> _Data shown_
>> START

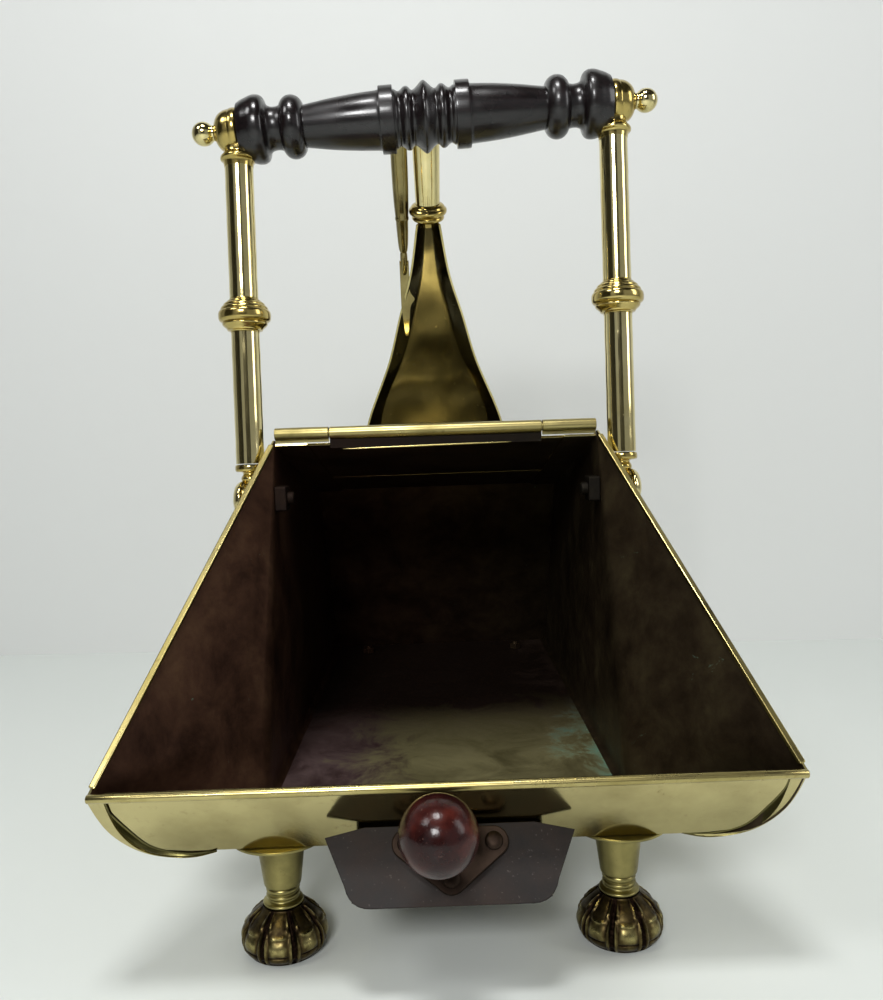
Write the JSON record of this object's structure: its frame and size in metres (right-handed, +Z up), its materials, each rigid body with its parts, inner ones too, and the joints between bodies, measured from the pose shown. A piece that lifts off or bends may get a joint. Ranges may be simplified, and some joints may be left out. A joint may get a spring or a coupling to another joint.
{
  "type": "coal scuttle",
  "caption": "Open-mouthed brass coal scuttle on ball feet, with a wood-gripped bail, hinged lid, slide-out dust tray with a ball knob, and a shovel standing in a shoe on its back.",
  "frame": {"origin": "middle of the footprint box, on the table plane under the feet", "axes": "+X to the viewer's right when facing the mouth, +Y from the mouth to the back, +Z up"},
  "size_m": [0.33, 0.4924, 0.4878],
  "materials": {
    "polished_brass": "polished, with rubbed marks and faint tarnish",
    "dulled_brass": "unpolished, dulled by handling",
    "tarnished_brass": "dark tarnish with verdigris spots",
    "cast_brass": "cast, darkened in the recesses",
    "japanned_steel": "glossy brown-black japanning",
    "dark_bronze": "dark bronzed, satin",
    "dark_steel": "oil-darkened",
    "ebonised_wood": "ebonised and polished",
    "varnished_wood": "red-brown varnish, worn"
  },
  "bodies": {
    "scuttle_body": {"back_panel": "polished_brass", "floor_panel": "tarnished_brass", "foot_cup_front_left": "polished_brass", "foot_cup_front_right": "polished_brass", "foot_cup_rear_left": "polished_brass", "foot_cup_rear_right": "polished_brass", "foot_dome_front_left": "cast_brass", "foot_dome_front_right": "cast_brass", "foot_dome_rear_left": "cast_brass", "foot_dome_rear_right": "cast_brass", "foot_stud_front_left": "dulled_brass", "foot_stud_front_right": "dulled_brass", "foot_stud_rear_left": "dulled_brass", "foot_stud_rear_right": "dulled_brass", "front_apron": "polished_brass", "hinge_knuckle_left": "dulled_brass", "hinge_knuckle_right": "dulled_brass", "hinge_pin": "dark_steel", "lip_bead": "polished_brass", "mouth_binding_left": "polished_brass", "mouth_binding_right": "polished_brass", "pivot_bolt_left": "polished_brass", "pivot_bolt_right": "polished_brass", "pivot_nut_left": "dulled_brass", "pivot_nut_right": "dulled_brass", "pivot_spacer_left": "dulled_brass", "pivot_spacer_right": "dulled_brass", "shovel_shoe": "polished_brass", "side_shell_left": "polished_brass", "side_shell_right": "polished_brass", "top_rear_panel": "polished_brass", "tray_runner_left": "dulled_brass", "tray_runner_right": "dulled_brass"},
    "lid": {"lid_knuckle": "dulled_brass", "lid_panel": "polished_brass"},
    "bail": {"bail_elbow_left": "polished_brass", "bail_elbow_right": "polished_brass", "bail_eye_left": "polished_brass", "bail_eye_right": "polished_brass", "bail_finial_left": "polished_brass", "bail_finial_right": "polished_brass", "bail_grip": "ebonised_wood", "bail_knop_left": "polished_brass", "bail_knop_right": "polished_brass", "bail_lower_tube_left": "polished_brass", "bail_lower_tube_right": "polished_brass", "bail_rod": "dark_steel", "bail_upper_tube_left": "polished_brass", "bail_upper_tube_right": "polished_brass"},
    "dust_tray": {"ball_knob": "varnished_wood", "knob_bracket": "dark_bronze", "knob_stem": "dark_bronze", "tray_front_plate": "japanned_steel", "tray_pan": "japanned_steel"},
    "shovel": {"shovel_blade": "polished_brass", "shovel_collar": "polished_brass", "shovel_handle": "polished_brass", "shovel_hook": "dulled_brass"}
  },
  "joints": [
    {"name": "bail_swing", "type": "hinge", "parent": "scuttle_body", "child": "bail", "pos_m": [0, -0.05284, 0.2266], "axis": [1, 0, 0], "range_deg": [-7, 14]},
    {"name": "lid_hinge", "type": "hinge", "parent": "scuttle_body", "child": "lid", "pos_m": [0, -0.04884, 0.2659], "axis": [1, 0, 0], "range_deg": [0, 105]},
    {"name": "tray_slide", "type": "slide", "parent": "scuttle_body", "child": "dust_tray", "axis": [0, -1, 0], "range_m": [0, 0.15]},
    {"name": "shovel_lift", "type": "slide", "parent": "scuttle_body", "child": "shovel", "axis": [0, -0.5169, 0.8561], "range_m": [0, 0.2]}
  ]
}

>> END

> _Request_
Output all of the material exactly as written.

> _Result of the task_
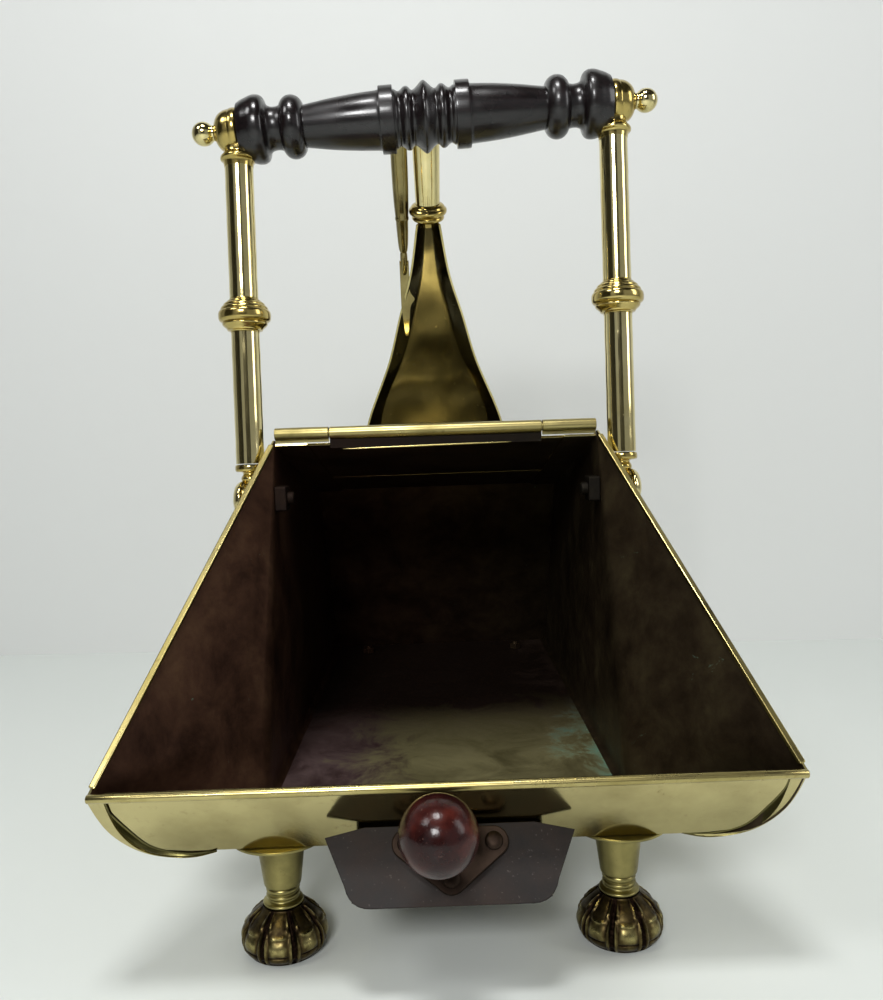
Write the JSON record of this object's structure: its frame and size in metres (right-handed, +Z up), its materials, each rigid body with its parts, inner ones too, and the joints between bodies, measured from the pose shown. A piece that lifts off or bends may get a joint. Ranges may be simplified, and some joints may be left out. A joint may get a spring or a coupling to another joint.
{
  "type": "coal scuttle",
  "caption": "Open-mouthed brass coal scuttle on ball feet, with a wood-gripped bail, hinged lid, slide-out dust tray with a ball knob, and a shovel standing in a shoe on its back.",
  "frame": {"origin": "middle of the footprint box, on the table plane under the feet", "axes": "+X to the viewer's right when facing the mouth, +Y from the mouth to the back, +Z up"},
  "size_m": [0.33, 0.4924, 0.4878],
  "materials": {
    "polished_brass": "polished, with rubbed marks and faint tarnish",
    "dulled_brass": "unpolished, dulled by handling",
    "tarnished_brass": "dark tarnish with verdigris spots",
    "cast_brass": "cast, darkened in the recesses",
    "japanned_steel": "glossy brown-black japanning",
    "dark_bronze": "dark bronzed, satin",
    "dark_steel": "oil-darkened",
    "ebonised_wood": "ebonised and polished",
    "varnished_wood": "red-brown varnish, worn"
  },
  "bodies": {
    "scuttle_body": {"back_panel": "polished_brass", "floor_panel": "tarnished_brass", "foot_cup_front_left": "polished_brass", "foot_cup_front_right": "polished_brass", "foot_cup_rear_left": "polished_brass", "foot_cup_rear_right": "polished_brass", "foot_dome_front_left": "cast_brass", "foot_dome_front_right": "cast_brass", "foot_dome_rear_left": "cast_brass", "foot_dome_rear_right": "cast_brass", "foot_stud_front_left": "dulled_brass", "foot_stud_front_right": "dulled_brass", "foot_stud_rear_left": "dulled_brass", "foot_stud_rear_right": "dulled_brass", "front_apron": "polished_brass", "hinge_knuckle_left": "dulled_brass", "hinge_knuckle_right": "dulled_brass", "hinge_pin": "dark_steel", "lip_bead": "polished_brass", "mouth_binding_left": "polished_brass", "mouth_binding_right": "polished_brass", "pivot_bolt_left": "polished_brass", "pivot_bolt_right": "polished_brass", "pivot_nut_left": "dulled_brass", "pivot_nut_right": "dulled_brass", "pivot_spacer_left": "dulled_brass", "pivot_spacer_right": "dulled_brass", "shovel_shoe": "polished_brass", "side_shell_left": "polished_brass", "side_shell_right": "polished_brass", "top_rear_panel": "polished_brass", "tray_runner_left": "dulled_brass", "tray_runner_right": "dulled_brass"},
    "lid": {"lid_knuckle": "dulled_brass", "lid_panel": "polished_brass"},
    "bail": {"bail_elbow_left": "polished_brass", "bail_elbow_right": "polished_brass", "bail_eye_left": "polished_brass", "bail_eye_right": "polished_brass", "bail_finial_left": "polished_brass", "bail_finial_right": "polished_brass", "bail_grip": "ebonised_wood", "bail_knop_left": "polished_brass", "bail_knop_right": "polished_brass", "bail_lower_tube_left": "polished_brass", "bail_lower_tube_right": "polished_brass", "bail_rod": "dark_steel", "bail_upper_tube_left": "polished_brass", "bail_upper_tube_right": "polished_brass"},
    "dust_tray": {"ball_knob": "varnished_wood", "knob_bracket": "dark_bronze", "knob_stem": "dark_bronze", "tray_front_plate": "japanned_steel", "tray_pan": "japanned_steel"},
    "shovel": {"shovel_blade": "polished_brass", "shovel_collar": "polished_brass", "shovel_handle": "polished_brass", "shovel_hook": "dulled_brass"}
  },
  "joints": [
    {"name": "bail_swing", "type": "hinge", "parent": "scuttle_body", "child": "bail", "pos_m": [0, -0.05284, 0.2266], "axis": [1, 0, 0], "range_deg": [-7, 14]},
    {"name": "lid_hinge", "type": "hinge", "parent": "scuttle_body", "child": "lid", "pos_m": [0, -0.04884, 0.2659], "axis": [1, 0, 0], "range_deg": [0, 105]},
    {"name": "tray_slide", "type": "slide", "parent": "scuttle_body", "child": "dust_tray", "axis": [0, -1, 0], "range_m": [0, 0.15]},
    {"name": "shovel_lift", "type": "slide", "parent": "scuttle_body", "child": "shovel", "axis": [0, -0.5169, 0.8561], "range_m": [0, 0.2]}
  ]
}